> [PROBLEM DESCRIPTION]
Write out the listing in full, matching it word for word.
%%
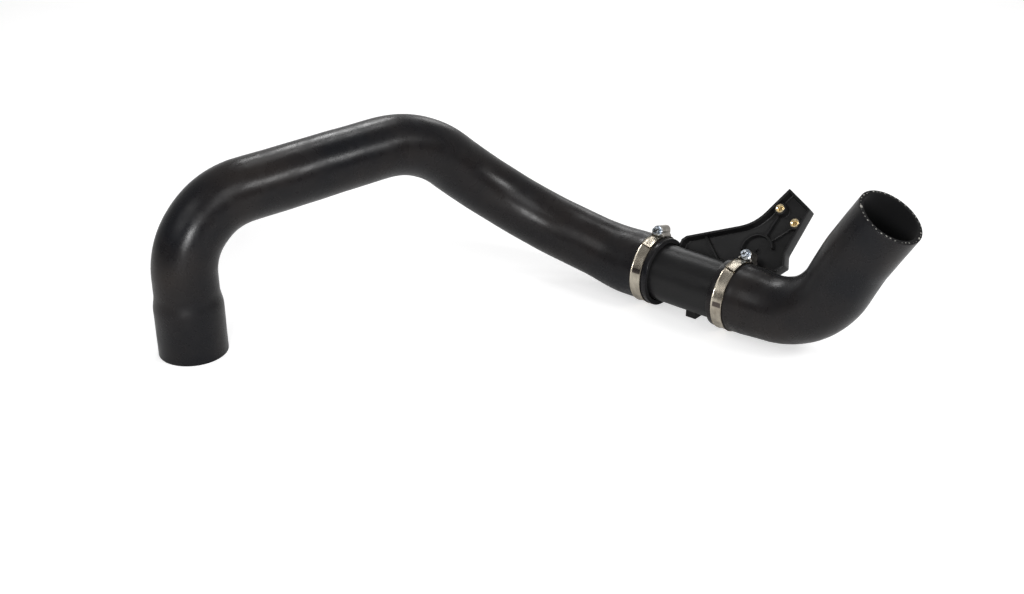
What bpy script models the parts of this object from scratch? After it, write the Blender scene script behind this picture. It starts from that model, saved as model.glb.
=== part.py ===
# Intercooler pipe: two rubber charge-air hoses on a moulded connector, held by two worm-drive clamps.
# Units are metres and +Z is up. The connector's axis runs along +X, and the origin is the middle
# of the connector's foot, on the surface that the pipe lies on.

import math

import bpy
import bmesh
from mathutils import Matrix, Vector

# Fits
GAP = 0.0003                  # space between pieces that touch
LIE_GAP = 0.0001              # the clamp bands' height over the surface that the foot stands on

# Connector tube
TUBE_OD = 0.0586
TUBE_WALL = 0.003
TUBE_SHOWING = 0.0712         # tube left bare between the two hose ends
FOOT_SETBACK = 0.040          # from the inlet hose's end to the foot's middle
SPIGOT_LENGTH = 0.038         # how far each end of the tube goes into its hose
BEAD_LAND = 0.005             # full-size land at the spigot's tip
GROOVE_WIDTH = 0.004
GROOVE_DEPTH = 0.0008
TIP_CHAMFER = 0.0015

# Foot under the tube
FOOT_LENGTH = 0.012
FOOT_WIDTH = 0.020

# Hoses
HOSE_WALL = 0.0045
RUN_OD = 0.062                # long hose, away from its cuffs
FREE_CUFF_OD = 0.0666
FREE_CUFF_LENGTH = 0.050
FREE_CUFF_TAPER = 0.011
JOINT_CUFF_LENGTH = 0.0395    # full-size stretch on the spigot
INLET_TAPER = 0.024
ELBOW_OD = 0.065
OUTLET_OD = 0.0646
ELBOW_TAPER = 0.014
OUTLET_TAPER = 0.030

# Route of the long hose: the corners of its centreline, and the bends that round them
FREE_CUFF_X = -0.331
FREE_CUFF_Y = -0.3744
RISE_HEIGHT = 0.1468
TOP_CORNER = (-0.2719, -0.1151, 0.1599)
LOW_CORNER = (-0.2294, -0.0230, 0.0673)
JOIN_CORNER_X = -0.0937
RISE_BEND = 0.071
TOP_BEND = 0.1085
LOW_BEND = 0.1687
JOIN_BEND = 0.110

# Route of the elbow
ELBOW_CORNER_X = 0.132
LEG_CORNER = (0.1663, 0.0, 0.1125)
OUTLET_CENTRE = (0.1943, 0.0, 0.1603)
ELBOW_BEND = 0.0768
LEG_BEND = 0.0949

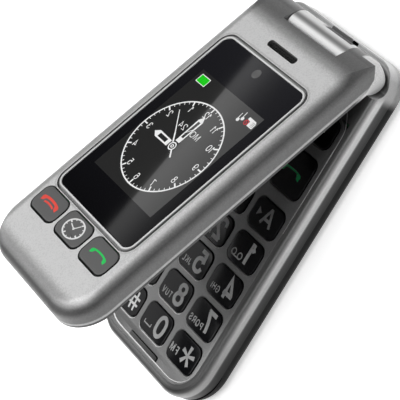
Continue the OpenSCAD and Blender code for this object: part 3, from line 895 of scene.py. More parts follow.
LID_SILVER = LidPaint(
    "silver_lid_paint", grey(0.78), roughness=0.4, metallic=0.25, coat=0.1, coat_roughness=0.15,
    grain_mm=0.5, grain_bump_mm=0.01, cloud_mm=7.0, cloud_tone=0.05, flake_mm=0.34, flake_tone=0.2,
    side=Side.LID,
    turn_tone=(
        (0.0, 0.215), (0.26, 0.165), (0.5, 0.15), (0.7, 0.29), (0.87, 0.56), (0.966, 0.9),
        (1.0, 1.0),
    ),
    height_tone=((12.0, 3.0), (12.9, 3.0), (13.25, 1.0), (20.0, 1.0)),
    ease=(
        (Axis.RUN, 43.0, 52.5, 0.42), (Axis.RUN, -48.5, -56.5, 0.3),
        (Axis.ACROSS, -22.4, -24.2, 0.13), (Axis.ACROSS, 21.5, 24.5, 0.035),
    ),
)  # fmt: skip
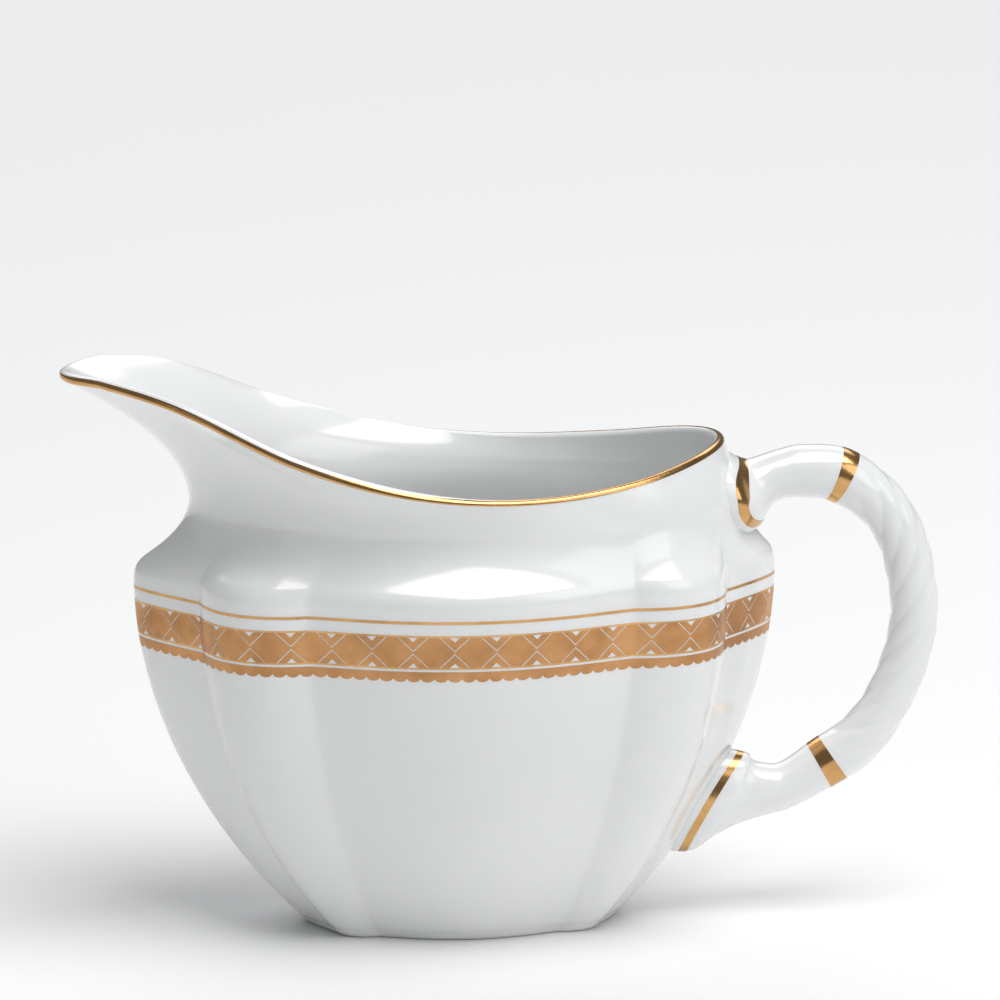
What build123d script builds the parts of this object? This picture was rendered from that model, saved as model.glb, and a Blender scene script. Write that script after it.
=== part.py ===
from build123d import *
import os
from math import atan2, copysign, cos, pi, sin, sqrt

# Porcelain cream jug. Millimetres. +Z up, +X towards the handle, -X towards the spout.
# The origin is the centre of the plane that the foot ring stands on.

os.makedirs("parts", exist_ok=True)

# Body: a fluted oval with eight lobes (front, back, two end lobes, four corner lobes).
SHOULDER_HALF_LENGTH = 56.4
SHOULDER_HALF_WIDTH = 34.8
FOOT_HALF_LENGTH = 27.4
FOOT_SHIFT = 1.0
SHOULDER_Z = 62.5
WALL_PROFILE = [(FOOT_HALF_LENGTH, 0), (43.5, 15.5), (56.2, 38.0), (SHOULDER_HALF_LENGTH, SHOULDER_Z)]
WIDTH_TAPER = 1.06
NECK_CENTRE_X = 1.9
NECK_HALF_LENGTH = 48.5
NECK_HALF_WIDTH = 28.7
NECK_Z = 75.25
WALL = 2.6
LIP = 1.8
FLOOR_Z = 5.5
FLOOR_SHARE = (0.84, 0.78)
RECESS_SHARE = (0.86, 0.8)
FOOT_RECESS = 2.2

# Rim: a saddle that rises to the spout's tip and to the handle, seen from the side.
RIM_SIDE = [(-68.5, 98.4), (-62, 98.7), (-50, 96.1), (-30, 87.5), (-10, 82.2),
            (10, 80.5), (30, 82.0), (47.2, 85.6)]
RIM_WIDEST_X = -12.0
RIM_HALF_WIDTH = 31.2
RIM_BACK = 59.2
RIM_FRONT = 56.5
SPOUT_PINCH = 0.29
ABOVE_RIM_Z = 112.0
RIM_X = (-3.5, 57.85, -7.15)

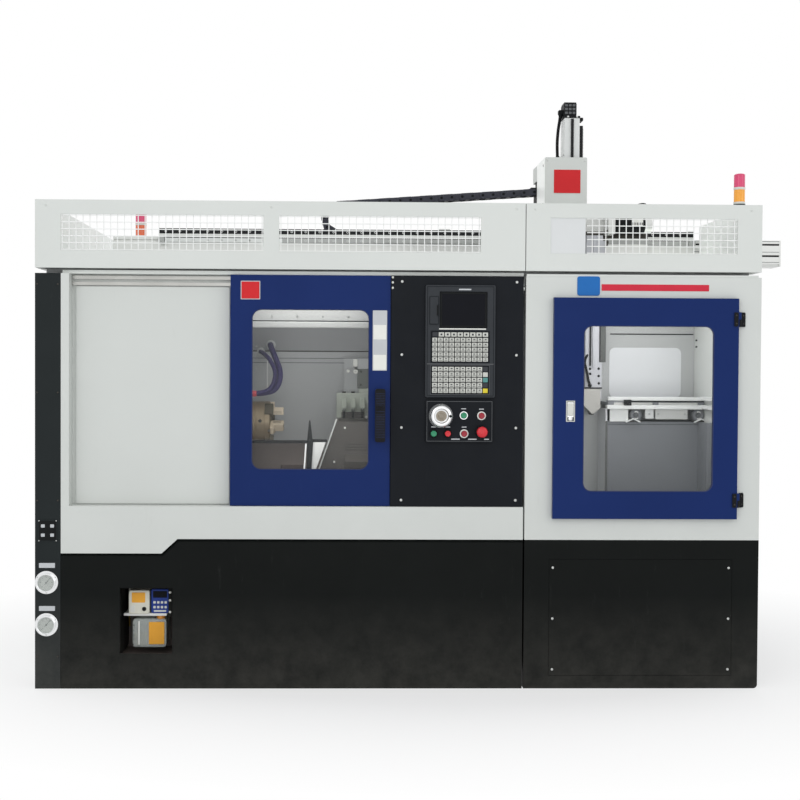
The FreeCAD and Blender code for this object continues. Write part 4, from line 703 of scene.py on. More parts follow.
%%
> [CORRECT RESULT]
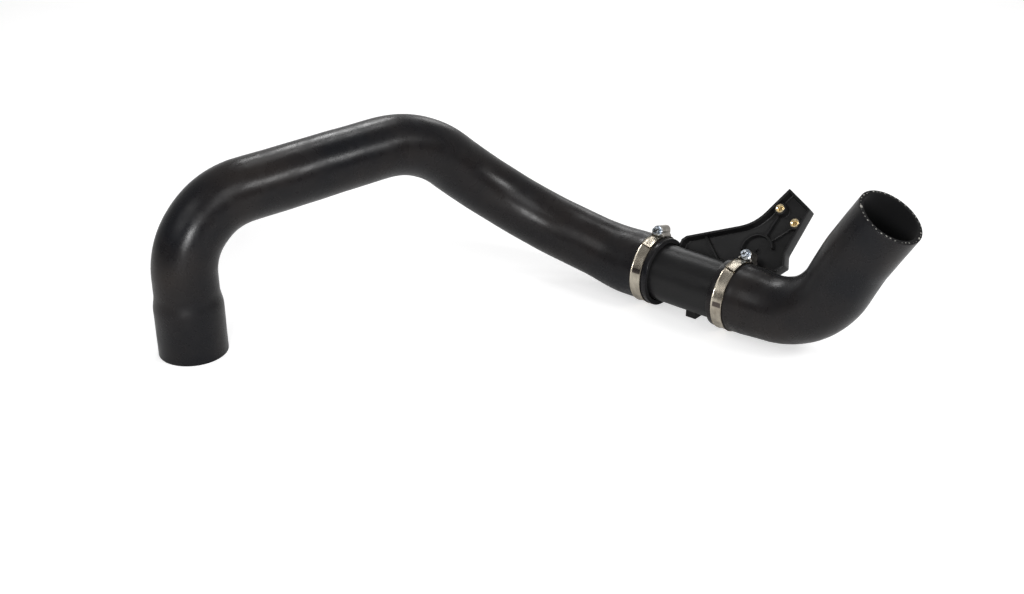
What bpy script models the parts of this object from scratch? After it, write the Blender scene script behind this picture. It starts from that model, saved as model.glb.
=== part.py ===
# Intercooler pipe: two rubber charge-air hoses on a moulded connector, held by two worm-drive clamps.
# Units are metres and +Z is up. The connector's axis runs along +X, and the origin is the middle
# of the connector's foot, on the surface that the pipe lies on.

import math

import bpy
import bmesh
from mathutils import Matrix, Vector

# Fits
GAP = 0.0003                  # space between pieces that touch
LIE_GAP = 0.0001              # the clamp bands' height over the surface that the foot stands on

# Connector tube
TUBE_OD = 0.0586
TUBE_WALL = 0.003
TUBE_SHOWING = 0.0712         # tube left bare between the two hose ends
FOOT_SETBACK = 0.040          # from the inlet hose's end to the foot's middle
SPIGOT_LENGTH = 0.038         # how far each end of the tube goes into its hose
BEAD_LAND = 0.005             # full-size land at the spigot's tip
GROOVE_WIDTH = 0.004
GROOVE_DEPTH = 0.0008
TIP_CHAMFER = 0.0015

# Foot under the tube
FOOT_LENGTH = 0.012
FOOT_WIDTH = 0.020

# Hoses
HOSE_WALL = 0.0045
RUN_OD = 0.062                # long hose, away from its cuffs
FREE_CUFF_OD = 0.0666
FREE_CUFF_LENGTH = 0.050
FREE_CUFF_TAPER = 0.011
JOINT_CUFF_LENGTH = 0.0395    # full-size stretch on the spigot
INLET_TAPER = 0.024
ELBOW_OD = 0.065
OUTLET_OD = 0.0646
ELBOW_TAPER = 0.014
OUTLET_TAPER = 0.030

# Route of the long hose: the corners of its centreline, and the bends that round them
FREE_CUFF_X = -0.331
FREE_CUFF_Y = -0.3744
RISE_HEIGHT = 0.1468
TOP_CORNER = (-0.2719, -0.1151, 0.1599)
LOW_CORNER = (-0.2294, -0.0230, 0.0673)
JOIN_CORNER_X = -0.0937
RISE_BEND = 0.071
TOP_BEND = 0.1085
LOW_BEND = 0.1687
JOIN_BEND = 0.110

# Route of the elbow
ELBOW_CORNER_X = 0.132
LEG_CORNER = (0.1663, 0.0, 0.1125)
OUTLET_CENTRE = (0.1943, 0.0, 0.1603)
ELBOW_BEND = 0.0768
LEG_BEND = 0.0949

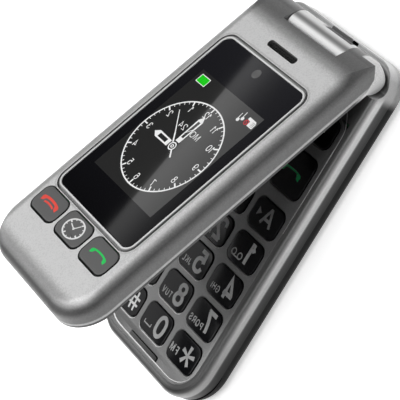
Continue the OpenSCAD and Blender code for this object: part 3, from line 895 of scene.py. More parts follow.
LID_SILVER = LidPaint(
    "silver_lid_paint", grey(0.78), roughness=0.4, metallic=0.25, coat=0.1, coat_roughness=0.15,
    grain_mm=0.5, grain_bump_mm=0.01, cloud_mm=7.0, cloud_tone=0.05, flake_mm=0.34, flake_tone=0.2,
    side=Side.LID,
    turn_tone=(
        (0.0, 0.215), (0.26, 0.165), (0.5, 0.15), (0.7, 0.29), (0.87, 0.56), (0.966, 0.9),
        (1.0, 1.0),
    ),
    height_tone=((12.0, 3.0), (12.9, 3.0), (13.25, 1.0), (20.0, 1.0)),
    ease=(
        (Axis.RUN, 43.0, 52.5, 0.42), (Axis.RUN, -48.5, -56.5, 0.3),
        (Axis.ACROSS, -22.4, -24.2, 0.13), (Axis.ACROSS, 21.5, 24.5, 0.035),
    ),
)  # fmt: skip
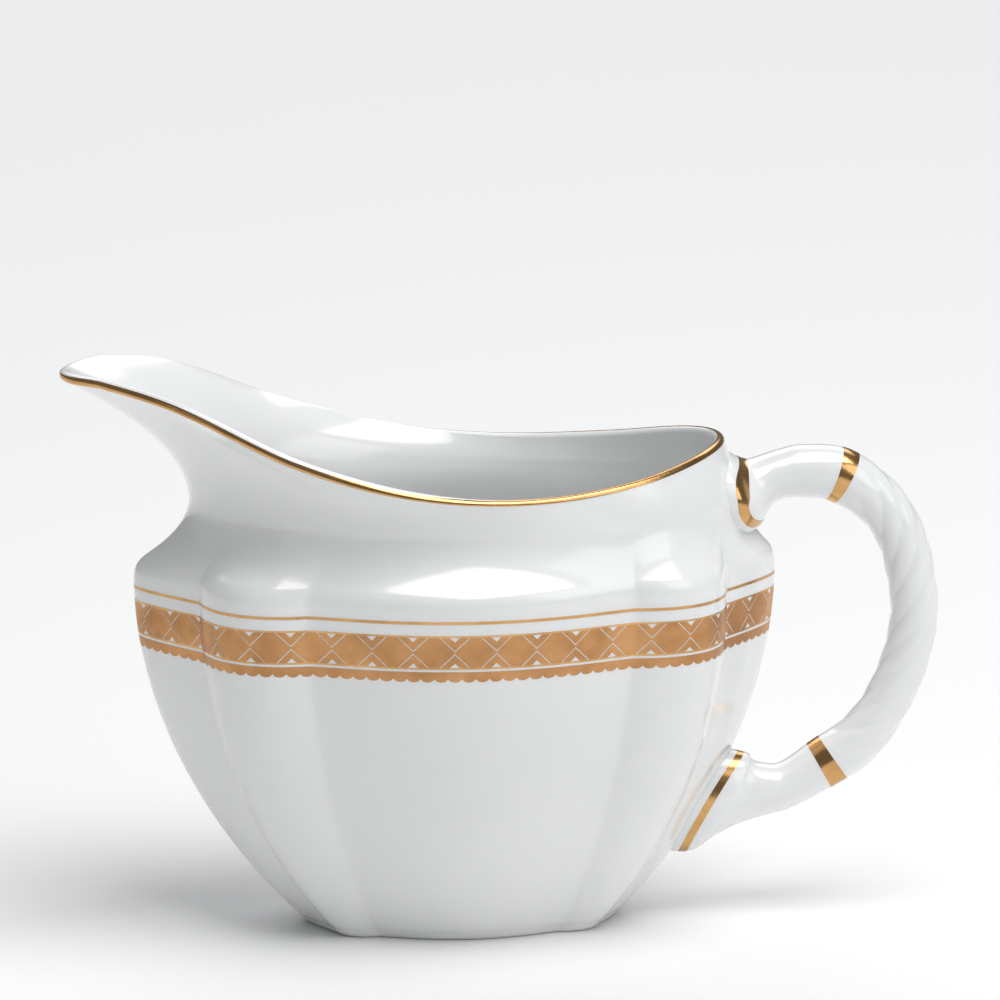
What build123d script builds the parts of this object? This picture was rendered from that model, saved as model.glb, and a Blender scene script. Write that script after it.
=== part.py ===
from build123d import *
import os
from math import atan2, copysign, cos, pi, sin, sqrt

# Porcelain cream jug. Millimetres. +Z up, +X towards the handle, -X towards the spout.
# The origin is the centre of the plane that the foot ring stands on.

os.makedirs("parts", exist_ok=True)

# Body: a fluted oval with eight lobes (front, back, two end lobes, four corner lobes).
SHOULDER_HALF_LENGTH = 56.4
SHOULDER_HALF_WIDTH = 34.8
FOOT_HALF_LENGTH = 27.4
FOOT_SHIFT = 1.0
SHOULDER_Z = 62.5
WALL_PROFILE = [(FOOT_HALF_LENGTH, 0), (43.5, 15.5), (56.2, 38.0), (SHOULDER_HALF_LENGTH, SHOULDER_Z)]
WIDTH_TAPER = 1.06
NECK_CENTRE_X = 1.9
NECK_HALF_LENGTH = 48.5
NECK_HALF_WIDTH = 28.7
NECK_Z = 75.25
WALL = 2.6
LIP = 1.8
FLOOR_Z = 5.5
FLOOR_SHARE = (0.84, 0.78)
RECESS_SHARE = (0.86, 0.8)
FOOT_RECESS = 2.2

# Rim: a saddle that rises to the spout's tip and to the handle, seen from the side.
RIM_SIDE = [(-68.5, 98.4), (-62, 98.7), (-50, 96.1), (-30, 87.5), (-10, 82.2),
            (10, 80.5), (30, 82.0), (47.2, 85.6)]
RIM_WIDEST_X = -12.0
RIM_HALF_WIDTH = 31.2
RIM_BACK = 59.2
RIM_FRONT = 56.5
SPOUT_PINCH = 0.29
ABOVE_RIM_Z = 112.0
RIM_X = (-3.5, 57.85, -7.15)

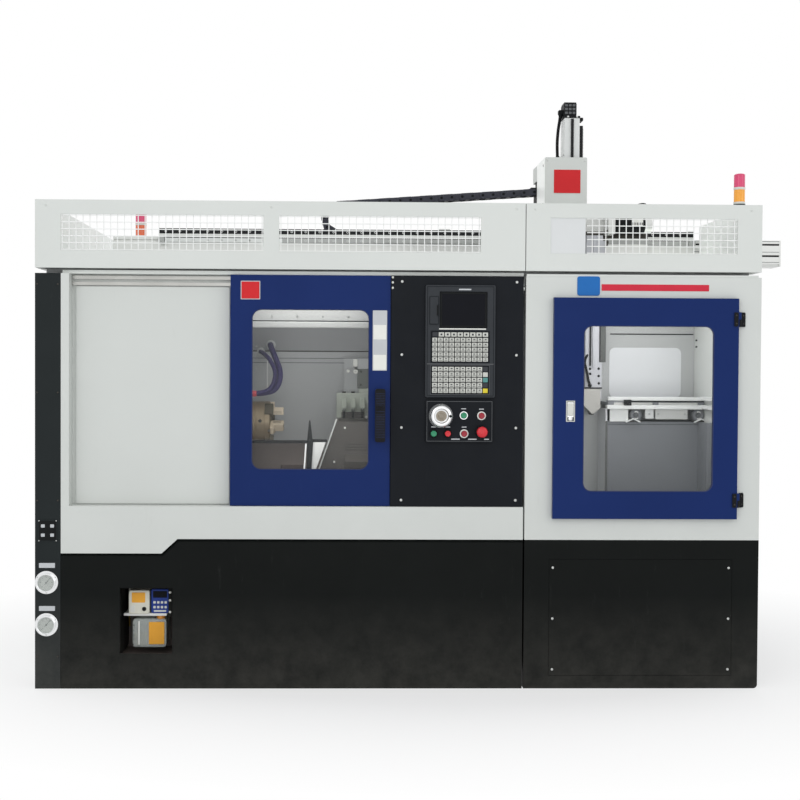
The FreeCAD and Blender code for this object continues. Write part 4, from line 703 of scene.py on. More parts follow.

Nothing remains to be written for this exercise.